Do Liberals Project Their Shadows Onto Trump?


A Facebook friend of mine shared this blogpost contending that liberals who hate Donald Trump are “projecting” repressed parts of themselves onto Trump. They hate the narcissism, the greed, the psychopathy, the egomania, and so forth that they subconsciously realize exist within themselves and attribute it to our President-elect to what is possibly an exaggerated extent.

However, I don’t think their attributions are exaggerated at all. I think Trump is all the unsavory things liberals say he is and with such pathological strength that there’s more than ample reason to feel very apprehensive about his looming presidency. But I do agree that the emotional responses of many are misshapen and exaggerated as a probable result of correctly seeing in Trump disowned and reviled parts of themselves.
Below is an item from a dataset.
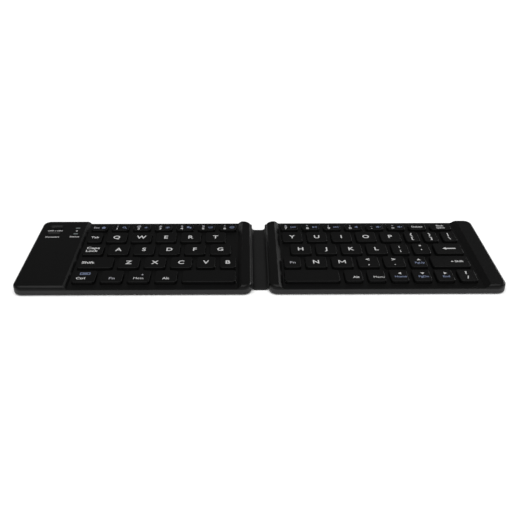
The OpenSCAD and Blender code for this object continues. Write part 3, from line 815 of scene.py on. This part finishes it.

Here is my comment from this morning on my friend’s shared blogpost:
If "projection" is attributing repressed aspects of oneself to someone else who doesn't actually embody them, then I don't think liberals are projecting pathological narcissism, egomania, greed, mendacity, intellectual vacuity, and overall incompetence onto a president-elect who doesn't truly embody these undesirable traits. I think Trump embodies those traits to a striking and extremely unsettling degree and that to deny this is to exhibit a maladaptive psychological response, by whatever name, every bit as salient as the so-called "projection" Davis attributes to liberals.
However, to the extent that liberals hate Trump for the traits at issue, I think it may well be true that this reflects the fact that liberals who hate him or who feel extreme anger or disgust toward him are manifesting their hatred, anger, or extreme disgust for traits or tendencies that ALSO exist within themselves but are repressed into "shadows." It seems to me that the healthy or un-repressed way of responding to Trump and to his impending presidency is not with hatred, violent anger, or overweaning disgust, but with grave concern and sadness that such a man could ever come to occupy the White House, and with intense determination to resist actions of his administration that threaten the safety and well-being of "We the People."